Так сильно действовали тогда Евангелия на людей, у которых не было еще другого чтения! И разве можно даже подумать, что эти ростки выросли лишь через 1200 лет после их посева? Всякое зерно высохло бы за такое время и окаменело. Ничто не может красноречивее доказать распространение «первых сантиментальных романов» на западе Европы лишь в XII—XIII веках, как эти нищенствующие ордена и крестовые походы.
Но возвратимся к Риму.
Старый кардинал Ченчиус Савелли сделался преемником Иннокентия под именем Гонория.
Единственное страстное желание наполняло его душу, это — осуществление объявленного Иннокентием III крестового похода в Палестину, во главе которого он надеялся видеть Фридриха, Но прежде чем он пригласил последнего в Рим для коронования, он 9 апреля 1217 года короновал Петра де-Куртенэ в византийские императоры, что прядало новый блеск церкви, которая с этого времени надеялась иметь в своем ленном владении короны Востока и Запада. Французский граф призывался латинскими баронами на латинизированный теперь Константинопольский трон в качестве супруга Иоланты, сестры второго Франкского императора Византии, Генриха, в лице которого 11 июня 1216 года угасла мужская линия фландрских графов.
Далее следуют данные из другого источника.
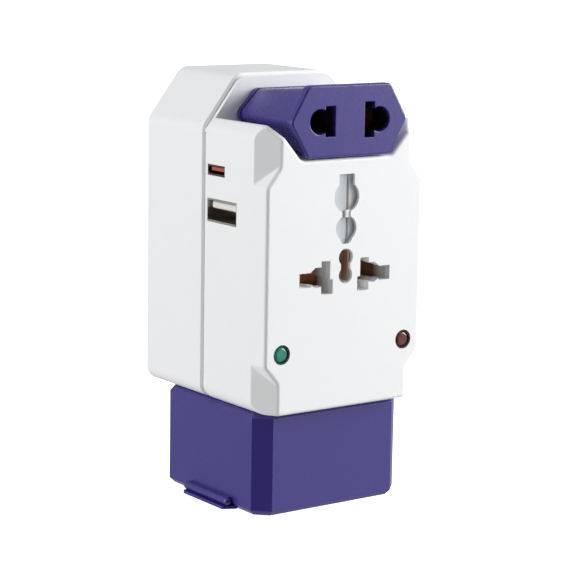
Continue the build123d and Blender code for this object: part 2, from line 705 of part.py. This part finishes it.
def base_contact(sign):
    """Sprung receptacle contact in the UK adapter, with the strap its line pin stands on."""
    x = BLADE_X
    contact = box(x - 1.25, x - 0.9, -3.0, 3.0, 3.2, STRAP_Z)
    contact += box(x + 0.9, x + 1.25, -3.0, 3.0, 3.2, STRAP_Z)
    contact += box(x - 1.25, 13.8, -12.9, 3.0, STRAP_Z, STRAP_Z + 0.55)
    if sign < 0:
        contact = mirror(contact, Plane.YZ)
    return contact


def base_earth_strap():
    """Strap under the earth pin."""
    return box(-2.4, 2.4, 6.8, 17.0, STRAP_Z, STRAP_Z + 0.55)


def base_fuse():
    """Ceramic plug fuse lying across the UK adapter, with its two end caps."""
    return Pos(0, -17.6, 20.2) * Rot(0, 90, 0) * Cylinder(3.15, 13.0)


def base_fuse_caps():
    """Metal end caps of the plug fuse."""
    caps = []
    for x in (-9.6, 9.6):
        caps.append(Pos(x, -17.6, 20.2) * Rot(0, 90, 0) * Cylinder(3.2, 6.2))
    return Compound(caps)


def write_parts():
    """Every separate piece goes to its own file."""
    pieces = {
        "front_housing": front_housing(),
        "mid_plate": mid_plate(),
        "seam_gasket": seam_gasket(),
        "rear_housing": rear_housing(),
        "case_screws": Compound([case_screw(x, z) for x, z in SCREW_POINTS]),
        "socket_insert": socket_insert(),
        "contact_left": line_contact(-1),
        "contact_right": line_contact(1),
        "contact_earth": earth_contact(),
        "shutter_left": shutter_leaf(-1),
        "shutter_right": shutter_leaf(1),
        "led_green": led_lens(-1),
        "led_red": led_lens(1),
        "led_bezels": led_bezels(),
        "led_board": led_board(),
        "usb_a_shell": usb_a_shell(),
        "usb_a_tongue": usb_a_tongue(),
        "usb_a_pins": usb_a_pins(),
        "usb_c_shell": usb_c_shell(),
        "usb_c_tongue": usb_c_tongue(),
        "usb_board": usb_board(),
        "power_board": power_board(),
        "transformer_core": transformer_core(),
        "transformer_coil": transformer_coil(),
        "capacitors": capacitors(),
        "board_fuse": board_fuse(),
        "fuse_clips": fuse_clips(),
        "blade_drum": blade_drum(),
        "blade_left": blade(-1),
        "blade_right": blade(1),
        "euro_head": euro_head(),
        "euro_stem": euro_stem(),
        "euro_guide": euro_guide(),
        "euro_rear_cap": euro_rear_cap(),
        "euro_pin_left": euro_pin(-1),
        "euro_pin_right": euro_pin(1),
        "euro_contact_left": euro_contact(-1),
        "euro_contact_right": euro_contact(1),
        "base_shell": base_shell(),
        "base_bottom": base_bottom(),
        "base_screws": Compound([base_screw(x, y) for x, y in BASE_SCREWS]),
        "uk_pin_left": uk_line_pin(-1),
        "uk_pin_right": uk_line_pin(1),
        "uk_pin_sleeves": uk_pin_sleeves(),
        "uk_pin_earth": uk_earth_pin(),
        "base_contact_left": base_contact(-1),
        "base_contact_right": base_contact(1),
        "base_earth_strap": base_earth_strap(),
        "base_fuse": base_fuse(),
        "base_fuse_caps": base_fuse_caps(),
    }
    for name, shape in pieces.items():
        export_step(shape, "parts/" + name + ".step")


os.makedirs("parts", exist_ok=True)
write_parts()
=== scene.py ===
import json
import math
import bpy
from mathutils import Matrix, Vector

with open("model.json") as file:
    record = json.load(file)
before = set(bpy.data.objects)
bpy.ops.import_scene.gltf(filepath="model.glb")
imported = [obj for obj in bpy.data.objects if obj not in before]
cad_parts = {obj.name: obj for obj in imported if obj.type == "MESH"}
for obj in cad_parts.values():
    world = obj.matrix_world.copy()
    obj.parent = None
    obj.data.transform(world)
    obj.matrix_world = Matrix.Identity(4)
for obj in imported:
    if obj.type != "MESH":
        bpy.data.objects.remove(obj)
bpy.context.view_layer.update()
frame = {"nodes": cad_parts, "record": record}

NODES = frame["nodes"]

FLOOR_HALF = 6.0
FLOOR_GLOW = 0.95
LIGHT_TARGET = Vector((0.0, 0.0, 0.06))
VIEWER_SIDE = (-0.58, -0.8, 0.1)
CAMERA_TARGET = Vector((-0.01833, -0.0278, 0.06136))
CAMERA_DISTANCE = 0.52818
CAMERA_YAW = math.radians(36.02)
CAMERA_PITCH = math.radians(10.14)
CAMERA_ROLL = math.radians(0.96)


# Materials

def new_material(name, base, rough, metallic=0.0):
    """Principled material and the nodes it is built from."""
    mat = bpy.data.materials.new(name)
    mat.use_nodes = True
    shader = mat.node_tree.nodes["Principled BSDF"]
    shader.inputs["Base Color"].default_value = (*base, 1.0)
    shader.inputs["Roughness"].default_value = rough
    shader.inputs["Metallic"].default_value = metallic
    return mat, mat.node_tree, shader


def noise(tree, scale, detail=3.0, stretch=(1.0, 1.0, 1.0)):
    """Noise in object coordinates."""
    coords = tree.nodes.new("ShaderNodeTexCoord")
    mapping = tree.nodes.new("ShaderNodeMapping")
    mapping.inputs["Scale"].default_value = stretch
    tex = tree.nodes.new("ShaderNodeTexNoise")
    tex.inputs["Scale"].default_value = scale
    tex.inputs["Detail"].default_value = detail
    tree.links.new(coords.outputs["Object"], mapping.inputs["Vector"])
    tree.links.new(mapping.outputs["Vector"], tex.inputs["Vector"])
    return tex.outputs["Fac"]


def spread(tree, value, low, high):
    """Maps a noise value into a range."""
    node = tree.nodes.new("ShaderNodeMapRange")
    node.inputs["From Min"].default_value = 0.2
    node.inputs["From Max"].default_value = 0.8
    node.inputs["To Min"].default_value = low
    node.inputs["To Max"].default_value = high
    tree.links.new(value, node.inputs["Value"])
    return node.outputs["Result"]


def tint(tree, value, first, second):
    """Blends two colours by a value."""
    ramp = tree.nodes.new("ShaderNodeValToRGB")
    ramp.color_ramp.elements[0].position = 0.15
    ramp.color_ramp.elements[0].color = (*first, 1.0)
    ramp.color_ramp.elements[1].position = 0.85
    ramp.color_ramp.elements[1].color = (*second, 1.0)
    tree.links.new(value, ramp.inputs["Fac"])
    return ramp.outputs["Color"]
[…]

Петр прибыл в Рим со своей женой, четырьмя дочерьми и большой свитой и получил в Риме корону из рук папы.
А Фридрих не исполнил своего обета и лишь со смехом смотрел на удивительный крестовый поход нескольких тысяч детей, указывавший не столько на неизменность стремления рыцарства на Восток, сколько на болезненное вырождение крестовых походов.
Гонорию III наследовал человек сильного характера, Гуголин, остийский кардинал-епископ, избранный 19 марта 1227 года под именем Григория IX. На третий день после своего посвящения он уведомил о своем избрании Фридриха, и вместе с тем, потребовал от него выступления в крестовый поход. Фридрих выступил, но, заболев на море, приказал своей галере вернуться и снова высадился в Отранто. Разгневанный папа взошел в полном облачении на кафедру собора в Ананьи и объявил отлучение императору, а выстроенные в ряды по сторонам главного алтаря священники побросали в знак грозности этого акта на землю бывшие в их руках зажженные свечи.
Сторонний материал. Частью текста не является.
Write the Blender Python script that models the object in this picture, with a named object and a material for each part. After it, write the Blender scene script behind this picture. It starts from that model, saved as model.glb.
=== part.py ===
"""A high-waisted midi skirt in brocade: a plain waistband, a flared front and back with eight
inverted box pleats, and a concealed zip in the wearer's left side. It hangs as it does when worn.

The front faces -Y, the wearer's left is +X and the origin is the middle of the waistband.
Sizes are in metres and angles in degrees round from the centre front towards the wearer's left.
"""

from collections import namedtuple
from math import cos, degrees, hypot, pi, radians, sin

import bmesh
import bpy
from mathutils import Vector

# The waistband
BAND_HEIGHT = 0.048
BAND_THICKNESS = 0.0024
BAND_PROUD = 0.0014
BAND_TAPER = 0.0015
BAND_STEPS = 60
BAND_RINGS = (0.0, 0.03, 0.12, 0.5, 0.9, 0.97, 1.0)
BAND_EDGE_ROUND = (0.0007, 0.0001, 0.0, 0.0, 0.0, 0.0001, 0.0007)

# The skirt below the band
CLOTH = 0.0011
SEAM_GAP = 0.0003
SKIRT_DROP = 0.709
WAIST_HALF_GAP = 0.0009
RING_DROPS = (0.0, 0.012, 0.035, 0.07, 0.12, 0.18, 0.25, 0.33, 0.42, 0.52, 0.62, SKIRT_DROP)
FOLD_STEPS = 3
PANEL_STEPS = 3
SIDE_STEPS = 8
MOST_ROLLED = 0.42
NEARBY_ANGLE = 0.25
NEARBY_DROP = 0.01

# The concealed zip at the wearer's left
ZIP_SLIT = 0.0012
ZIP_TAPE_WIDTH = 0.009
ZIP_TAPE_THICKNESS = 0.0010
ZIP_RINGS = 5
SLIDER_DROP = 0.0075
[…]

В своем окружном послании ко всем епископам, Григорий изобразил самыми черными красками неблагодарность Фридриха и это побудило императора к столь же беспощадному ответу. Представитель высшей государственной власти выставил пороки церкви на обсуждение всего света и подтверждал мнения еретиков о противоапостольском поведении пап. И вслед за тем он выступил в крестовый поход, оставаясь под отлучением. Когда 28 июня 1228 года Фридрих из Бриндизи вышел в море, церковь сопровождала его гневными словами, что он отправляется в Иерусалим как «пират», а не как крестоносец. Вместо благословения за ним следовало церковное проклятие, которое встретило его даже у воображаемого там «гроба Спасителя». Но Фридрих не обратил на это никакого внимания, 18 марта 1229 года он собственноручно надел в Иерусалиме корону на свою голову. Посредством договора с султаном он возвратил христианам этот город и, неожиданно прибывши 10 июня в Бриндизи, выгнал папские войска из своих владений.
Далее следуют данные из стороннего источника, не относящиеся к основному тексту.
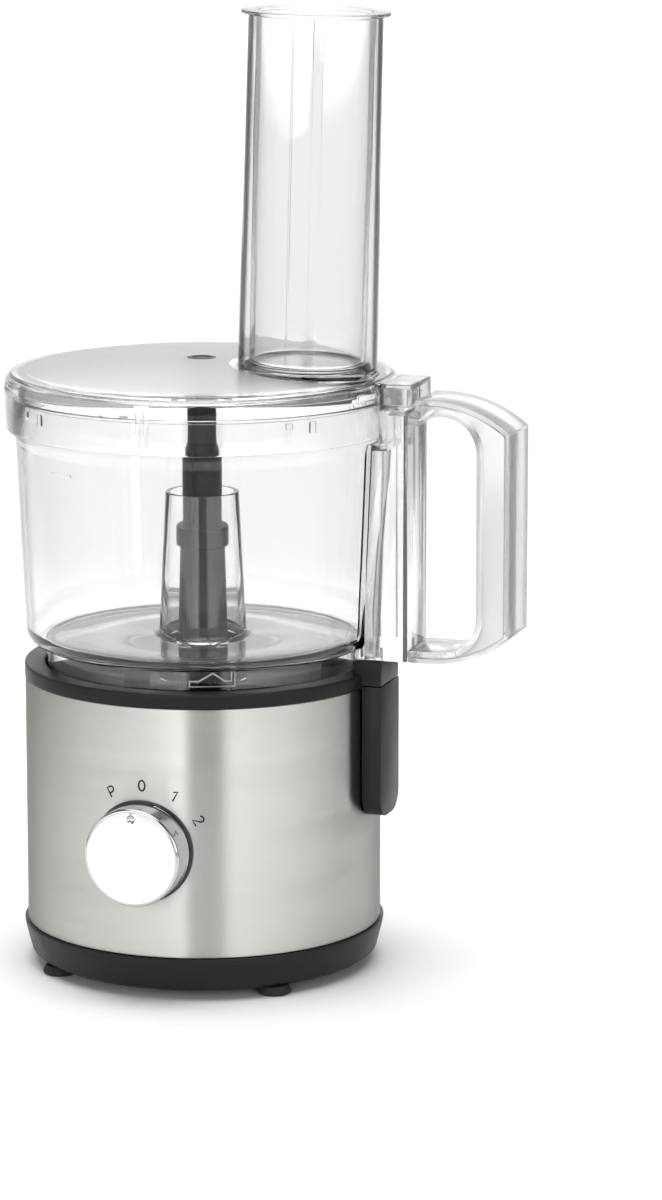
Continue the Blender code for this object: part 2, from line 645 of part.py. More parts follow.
def bowl():
    """Clear bowl: skirt, rounded floor, tapered wall, open chimney and the bracket that carries the handle."""
    r = 7.0
    t = BOWL_WALL
    outside = [(SKIRT_R, SKIRT_LOW), (SKIRT_R, BOWL_LOW)] + arc(
        (bowl_wall_r(BOWL_LOW + r) - r, BOWL_LOW + r), r, -90, 0, 4) + [
        (BOWL_HIGH_R, BOWL_HIGH), (84.0, BOWL_HIGH + 4), (84.0, BOWL_RIM)]
    inside = [(84.0 - t, BOWL_RIM), (84.0 - t, BOWL_HIGH + 4), (BOWL_HIGH_R - t, BOWL_HIGH)] + arc(
        (bowl_wall_r(BOWL_FLOOR + r) - t - r + 1, BOWL_FLOOR + r - 1), r - 1, 0, -90, 4)
    chimney = [(21.5, BOWL_FLOOR), (19.6, BOWL_FLOOR + 1.6), (CHIMNEY_TOP_R, CHIMNEY_TOP - 0.6),
               (CHIMNEY_TOP_R - 0.6, CHIMNEY_TOP), (14.6, CHIMNEY_TOP), (17.2, BOWL_LOW), (17.2, 130), (19.4, 130),
               (19.4, BOWL_LOW)]
    under = [(SKIRT_R - 2.0, BOWL_LOW), (SKIRT_R - 2.0, SKIRT_LOW)]
    made = turned("bowl", outside + inside + chimney + under, clear_plastic("bowl_clear"), BIG)
    bracket = prism("bracket", box_outline(70, BRACKET_X, -BRACKET_HALF_Y, BRACKET_HALF_Y, 1.6), BRACKET_LOW,
                    BRACKET_TOP, GUIDE)
    cut(bracket, guide_turned("ring_way", rod_outline(89.2, 238.2, 300), 48))
    cut(bracket, prism("rod_way", [(81.2, 130), (98.8, 130), (98.8, 251.5), (91.4, 251.5), (91.4, 235.5), (84.4, 235.5),
                                   (81.2, 160)], -13.3, 13.3, GUIDE, "XZ"))
    cut(bracket, guide_block("rod_hole", (92.1, -2.9, 240), (97.9, 2.9, 260)))
    cut(bracket, guide_turned("bowl_hollow", [(0, 130), (78.0, 130), (78.0, 151), (BOWL_HIGH_R - 1, BOWL_HIGH),
                                              (82.6, BOWL_HIGH + 6), (82.6, 300), (0, 300)], BIG))
    return join(made, bracket)


def chimney_bush():
    """Guide bush in the foot of the chimney, round the drive axle."""
    return turned("chimney_bush", [(12.6, 131), (16.8, 131), (16.8, 138), (12.6, 138)], rubber("bush_rubber"), 24)


def handle_side(inset=0.0):
    """Outer side line of the handle, from under the lid's tab round the grip to below it, pulled in by inset."""
    x = BRACKET_X + GAP
    step = HANDLE_STEP_X + inset
    far = HANDLE_X - inset
    r = HANDLE_SWEEP_R - inset
    end = math.degrees(math.acos((far - 1.0 - HANDLE_SWEEP_X) / r))
    top = arc((HANDLE_SWEEP_X, HANDLE_TOP - HANDLE_SWEEP_R), r, 90, end, 6)
    low = arc((HANDLE_SWEEP_X, HANDLE_LOW + HANDLE_SWEEP_R), r, -end, -90, 6)
    start = [(x, HANDLE_STEP_Z - inset), (step, HANDLE_STEP_Z - inset), (step, HANDLE_TOP - inset)]
    corners = [(far, top[-1][1] - 1.2), (far, low[0][1] + 1.2)]
    return start + top + corners + low + [(x, HANDLE_LOW + inset)]


def finger_hole(grow=0.0):
    """Outline of the finger opening, round on the grip's side, grown into the handle by grow."""
    r = FINGER_R + grow
    x1 = GRIP_X + grow
    z0, z1 = FINGER_LOW - grow, FINGER_TOP + grow
    haunch = [(110, z1), (106, HAUNCH_Z + grow), (90, HAUNCH_Z + grow)]
    return [(90, z0)] + arc((x1 - r, z0 + r), r, -90, 0, 5) + arc((x1 - r, z1 - r), r, 0, 90, 5) + haunch


def handle_frame():
    """Clear channel of the handle, open to the outside."""
    frame = prism("handle_frame", handle_side(2.5), -HANDLE_HALF_Y, HANDLE_HALF_Y, clear_plastic("handle_clear"), "XZ")
    channel = prism("channel", [(103.8, 270), (170, 270), (170, 130), (103.8, 130)], -13.4, 13.4, GUIDE, "XZ")
    cut(channel, prism("channel_inside", finger_hole(2.6), -20, 20, GUIDE, "XZ"))
    cut(frame, prism("finger_way", finger_hole(), -30, 30, GUIDE, "XZ"))
    return cut(frame, channel)


def handle_cover():
    """Clear bowed cover that closes the handle's channel."""
    cover = prism("handle_cover", handle_side(), -HANDLE_HALF_Y, HANDLE_HALF_Y, clear_plastic("cover_clear"), "XZ")
    return cut(cover, prism("cover_inside", [(80, HANDLE_STEP_Z - 2.2)] + handle_side(2.2) + [(80, HANDLE_LOW + 2.2)],
                            -30, 30, GUIDE, "XZ"))


def interlock_rod():
    """Clear rod in the bracket that carries the lid's push down to the plunger."""
    side = [(92.5, 253.2), (92.5, 152), (82.2, 152), (82.2, 141.0), (85.2, 141.0), (85.2, 147), (97.5, 147),
            (97.5, 253.2)]
    rod = prism("interlock_rod", side, -2.5, 2.5, clear_plastic("rod_clear"), "XZ")
    return set_origin(rod, (95, 0, 147))


# ---------------------------------------------------------------- lid, feed tube and pusher


def dome(radius, drop=0.0):
    """Height of the lid's top at a radius."""
    return LID_CENTRE - (LID_CENTRE - LID_EDGE) * (radius / LID_EDGE_R) ** 2 - drop


def lid():
    """Clear domed lid with its ring, tab, bearing boss and leaning feed tube."""
    t = LID_WALL
    top = [(r, dome(r)) for r in (6.6, 30, 58, 75)]
    rim = [(LID_EDGE_R, LID_EDGE), (87.4, 263.6), (LID_RING_R, LID_SHOULDER), (87.3, LID_RING_LOW)]
    inside = [(85.2, LID_RING_LOW), (85.9, LID_SHOULDER), (84.4, 262.6), (81.2, 263.2), (81.2, 254), (79.6, 254),
              (79.6, 263.6)]
    under = [(r, dome(r, t)) for r in (58, 30)] + [(9.5, dome(9.5, t)), (9.5, 263.0), (6.6, 263.0)]
    made = turned("lid", top + rim + inside + under, clear_plastic("lid_clear"), BIG)
    tab_side = [(-TAB_HALF_Y, 256.2), (-3, TAB_LOW), (TAB_HALF_Y, TAB_LOW), (TAB_HALF_Y, 265.6), (-TAB_HALF_Y, 265.6)]
    tab = prism("tab", tab_side, 86.6, TAB_X, GUIDE, "YZ")
    cut(tab, guide_block("tab_hollow", (89.4, -12.8, 240), (100.3, 12.8, 263.4)))
    join(tab, guide_block("tab_root", (78, -13.4, 263.4), (90, 13.4, 265.3)))
    join(tab, guide_block("tab_rib", (89, -1.0, 255.0), (101, 1.0, 264)))
    join(made, tab)
    foot = TUBE_FOOT - 0.5
    outer = leaned(guide_turned("tube_outside", [(0, foot), (TUBE_LOW_R + 0.8, foot), (TUBE_LOW_R, foot + 9),
                                                 (TUBE_TOP_R, TUBE_TOP), (0, TUBE_TOP)], 28, (TUBE_X, 0, 0)))
    join(made, outer)
    inner = leaned(guide_turned("tube_inside", [(0, 240), (TUBE_LOW_R - TUBE_WALL, 240),
                                                (TUBE_TOP_R - TUBE_WALL, 440), (0, 440)], 28, (TUBE_X, 0, 0)))
    return cut(made, inner)


def lid_bearing():
    """Dark plug in the middle of the lid that centres the axle's pin."""
    outline = [(0, 271.4), (5.7, 271.4), (6.25, 270.9), (6.25, 263.2), (3.3, 263.2), (3.3, 269), (0, 269)]
    return turned("lid_bearing", outline, black_plastic("bearing_black"), 20)


def pusher():
    """Clear cup that slides down the feed tube until its flange rests on the tube's rim."""
    t = 2.0
    low = PUSHER_LOW
    flange_low = TUBE_TOP + GAP
    outline = [(0, low), (PUSHER_LOW_R - 3, low), (PUSHER_LOW_R, low + 3), (PUSHER_TOP_R, flange_low),
               (PUSHER_FLANGE_R, flange_low), (PUSHER_FLANGE_R, PUSHER_FLANGE_TOP - 0.6),
               (PUSHER_FLANGE_R - 0.8, PUSHER_FLANGE_TOP), (PUSHER_TOP_R - t + 0.6, PUSHER_FLANGE_TOP),
               (PUSHER_TOP_R - t, PUSHER_FLANGE_TOP - 1), (PUSHER_LOW_R - t, low + t + 1.5),
               (PUSHER_LOW_R - t - 1.5, low + t), (0, low + t)]
    return leaned(turned("pusher", outline, clear_plastic("pusher_clear"), 28, (TUBE_X, 0, 0)))


# ---------------------------------------------------------------- assembly


for old in list(bpy.data.objects):
    bpy.data.objects.remove(old, do_unlink=True)

GUIDE = material("guide", (0.8, 0.2, 0.8), 0.5)

lower_housing()
feet()
base_screws()
steel_sleeve()
top_housing()
pillar_cover()
cord_gland()
motor_plate()
spindle_housing()
spindle_parts()
drive_axle()
drive_belt()
rotor_parts()
motor_parts()
knob_parts()
interlock_parts()
bowl()
chimney_bush()
handle_frame()
handle_cover()
interlock_rod()
lid()
lid_bearing()
pusher()
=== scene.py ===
"""Looks of the compact food processor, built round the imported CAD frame.

Shapes are drawn in millimetres in the frame's own axes and turned into metres when they become objects.
+Z is up, the control knob faces -Y and the bowl's handle points to +X. The bowl, lid and axle turn about Z.
"""

import math

import bmesh
import bpy
from mathutils import Matrix, Vector


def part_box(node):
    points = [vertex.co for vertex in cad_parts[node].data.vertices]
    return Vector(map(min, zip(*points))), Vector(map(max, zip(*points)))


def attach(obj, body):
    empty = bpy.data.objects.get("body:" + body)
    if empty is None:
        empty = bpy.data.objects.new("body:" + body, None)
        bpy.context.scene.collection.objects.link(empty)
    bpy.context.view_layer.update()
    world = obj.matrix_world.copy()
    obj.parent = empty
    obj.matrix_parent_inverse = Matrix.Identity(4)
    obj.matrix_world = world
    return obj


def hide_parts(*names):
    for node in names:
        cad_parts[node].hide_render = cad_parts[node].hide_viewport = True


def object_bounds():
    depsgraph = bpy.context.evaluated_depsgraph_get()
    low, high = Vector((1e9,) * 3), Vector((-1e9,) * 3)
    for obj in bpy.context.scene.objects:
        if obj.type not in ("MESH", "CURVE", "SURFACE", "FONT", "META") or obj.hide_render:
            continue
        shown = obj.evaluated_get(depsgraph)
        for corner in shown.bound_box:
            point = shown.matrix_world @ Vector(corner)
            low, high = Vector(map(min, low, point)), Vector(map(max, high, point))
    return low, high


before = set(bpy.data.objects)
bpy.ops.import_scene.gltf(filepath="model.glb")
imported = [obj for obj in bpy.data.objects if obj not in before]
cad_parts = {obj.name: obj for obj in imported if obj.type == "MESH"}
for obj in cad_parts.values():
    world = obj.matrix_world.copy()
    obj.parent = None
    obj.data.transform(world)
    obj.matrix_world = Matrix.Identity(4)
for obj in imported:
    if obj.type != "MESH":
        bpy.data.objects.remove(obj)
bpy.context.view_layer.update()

MM = 0.001


def corners(name):
    """Lowest and highest corner of a CAD node, in millimetres."""
    low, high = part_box(name)
    return low / MM, high / MM


# ---------------------------------------------------------------- sizes taken from the frame

BASE_R = corners("lower_housing")[1].x
SLEEVE_R = corners("steel_sleeve")[1].x
SLEEVE_LOW = corners("steel_sleeve")[0].z
SLEEVE_TOP = corners("steel_sleeve")[1].z
COLLAR_R = -corners("top_housing")[0].x
CAP_TOP = corners("top_housing")[1].z
PILLAR_X = corners("pillar_cover")[1].x
PILLAR_HALF_Y = corners("pillar_cover")[1].y
PILLAR_LOW = corners("pillar_cover")[0].z
PILLAR_SEAM = corners("pillar_cover")[1].z + 0.3
KNOB_LOW, KNOB_HIGH = corners("knob")
KNOB_R = (KNOB_HIGH.x - KNOB_LOW.x) / 2
KNOB_Z = (KNOB_HIGH.z + KNOB_LOW.z) / 2
KNOB_FACE_Y = KNOB_LOW.y
BEZEL_LOW, BEZEL_HIGH = corners("knob_bezel")
SKIRT_LOW = corners("bowl")[0].z
BOWL_RIM = corners("bowl")[1].z
BOWL_RIM_R = -corners("bowl")[0].x
BRACKET_X = corners("bowl")[1].x
LID_RING_R = -corners("lid")[0].x
LID_RING_LOW = corners("lid")[0].z
TUBE_TOP = corners("lid")[1].z
TAB_X = corners("lid")[1].x
HANDLE_X = corners("handle_cover")[1].x
HANDLE_HALF_Y = corners("handle_cover")[1].y
HANDLE_LOW = corners("handle_cover")[0].z
HANDLE_TOP = corners("handle_cover")[1].z
PUSHER_LOW = corners("pusher")[0].z
AXLE_TOP = corners("drive_axle")[1].z
AXLE_LOW = corners("drive_axle")[0].z
FOOT_LOW = corners("foot_1")[0].z

# Shape of the turned pieces between those levels
SKIRT_R = 70.1
BOWL_LOW = 143.1
BOWL_FLOOR = 145.9
BOWL_LOW_R = 79.4
BOWL_HIGH_R = 83.1
BOWL_HIGH = 234.0
WALL = 2.3
TUBE_X = 49.7
TUBE_LEAN = math.radians(1.53)
TUBE_FOOT = 262.0
TUBE_LOW_R = 31.0
TUBE_TOP_R = 29.6
# The next two set where the feed tube's darker painted edge shade goes.
TUBE_SKIN = 1.2  # depth of the feed tube's wall that counts as its outside
TUBE_SEEN_FROM = 276.0  # the tube wears its own plastic above this height
DOME_TOP = 271.3
DOME_DROP = 5.4
DOME_R = 84.8
BRACKET_FROM = 84.5  # the bracket's plastic is frosted beyond this distance from the axle
TAB_FROM = 89.0


# ---------------------------------------------------------------- node helpers


def node(tree, kind, settings=None, **inputs):
    """Adds a shader node; its inputs, named with _ for a space, take values or other nodes' sockets."""
    made = tree.nodes.new(kind)
    for name, value in (settings or {}).items():
        setattr(made, name, value)
    for name, value in inputs.items():
        key = int(name[1:]) if name[0] == "i" and name[1:].isdigit() else name.replace("_", " ")
        socket = made.inputs[key]
        if isinstance(value, bpy.types.NodeSocket):
            tree.links.new(value, socket)
        else:
            socket.default_value = value
    return made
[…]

Бежавший Григорий IX пробыл всю зиму в Перуджии, не обнаруживая желания вернуться в Рим. Но вдруг 1 февраля 1230 года Тибр вышел из берегов, Леонина и Марсово поле были покрыты водой, Сенаторский мост был снесен и наводнение вызвало голод и повальные болезни. Римляне, которые во время долгого изгнания папы забыли о нем, теперь под влиянием суеверного страха вспомнили, что «святой отец есть властитель их области». В Перуджию спешно отправились посланные. Они упали к ногам папы и просили его простить введенный в заблуждение народ и возвратиться в осиротелый, город, чтобы бог перестал его карать.